The 10-mile championship took place at the Powderhall Grounds, Edinburgh, on Friday 6 April 1900. There were nine entries and eight starters, the most in the history of the event so far, and this resulted in a close race that was only decided within five yards of the finish. Jack Paterson (Watson's Coll.), the reigning Scottish cross country champion had finished third in a handicap mile on the Tuesday behind men with almost one hundred yards start, suggesting that he was in form and the man to beat. But William Badenoch (Edinburgh H.), the holder was defending his title. The eight men ran closed up in a group for the first nine miles with no real changes except that T. C. Hughes (Edinburgh H.) dropped out after five laps and William Laing (Edinburgh H.) stopped after eight and a half miles. By this point C. D. Paton was dropping off the back of the group and at nine miles Paterson "clapped on steam," and started to make a race of it. He was followed by David Mill (Clydesdale H.), John McCaffrey (West of Scotland H.), and A. Forrester, who gradually pulled away from Badenoch who was no longer in contention.
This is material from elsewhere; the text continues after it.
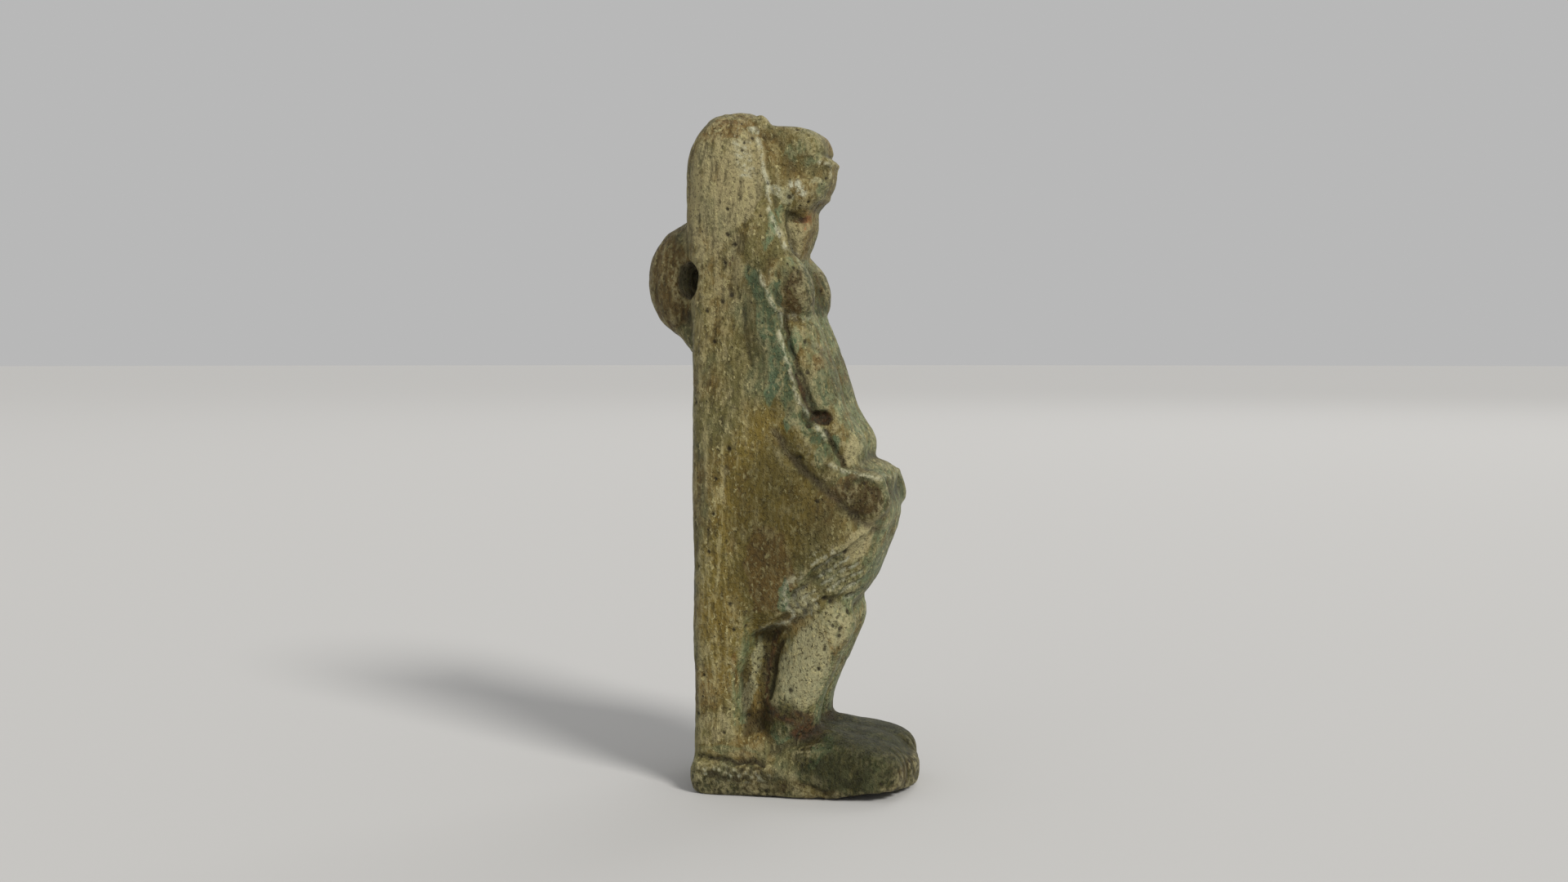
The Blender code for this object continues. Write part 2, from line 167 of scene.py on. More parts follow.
studio = bpy.data.worlds.new("studio")
studio.use_nodes = True
surround = studio.node_tree.nodes["Background"]
surround.inputs["Color"].default_value = (*WHITE, 1.0)
surround.inputs["Strength"].default_value = SURROUND_STRENGTH
scene.world = studio
scene.view_settings.view_transform = "Standard"

# %% [markdown]
# ## A finer skin
#
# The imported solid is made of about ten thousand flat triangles. To carry pits a third of a
# millimetre across, the surface is rebuilt as an even grid by a voxel remesh. Before that the
# triangles are welded at their corners, and one round of subdivision rounds their edges. A sculptor
# would do the same before working on details, because brushes need evenly sized faces.

# %% Rebuild the surface
MILLIMETRE = 0.001
SKIN_GRID = 0.22
SOFTEN_ROUNDS = 4

skin_maker = bpy.data.objects.new("skin_maker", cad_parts["figurine"].data.copy())
scene.collection.objects.link(skin_maker)
weld = skin_maker.modifiers.new("weld", "WELD")
weld.merge_threshold = 0.001 * MILLIMETRE
rounder = skin_maker.modifiers.new("rounder", "SUBSURF")
rounder.levels = 1
rounder.render_levels = 1
regrid = skin_maker.modifiers.new("regrid", "REMESH")
regrid.mode = "VOXEL"
regrid.voxel_size = SKIN_GRID * MILLIMETRE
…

With three laps to go they were in a tight group as they lapped Paton. With one lap to go they were still together, Paterson slightly ahead and only in the last few yards did Paterson draw definitely away to win by four yards with David Mill a bare half yard in front of McCaffrey. Forrester was fourth, with Badenoch 100 yards further away and Paton continued to become the first man to finish sixth in the championship. splits (Scottish Referee) 1 mile: 5:32, 11:06.2 (5:34.2), 16:48.2 (5:42), 22:40.6 (5:52.4), 28:36.4
(5:55.8), 34:33.2 (5:56.8), 40:29.0 (5:55.8), 46:29.0 (6:00), 52:25.0 (5:56), 57:32.2 (5:07.2).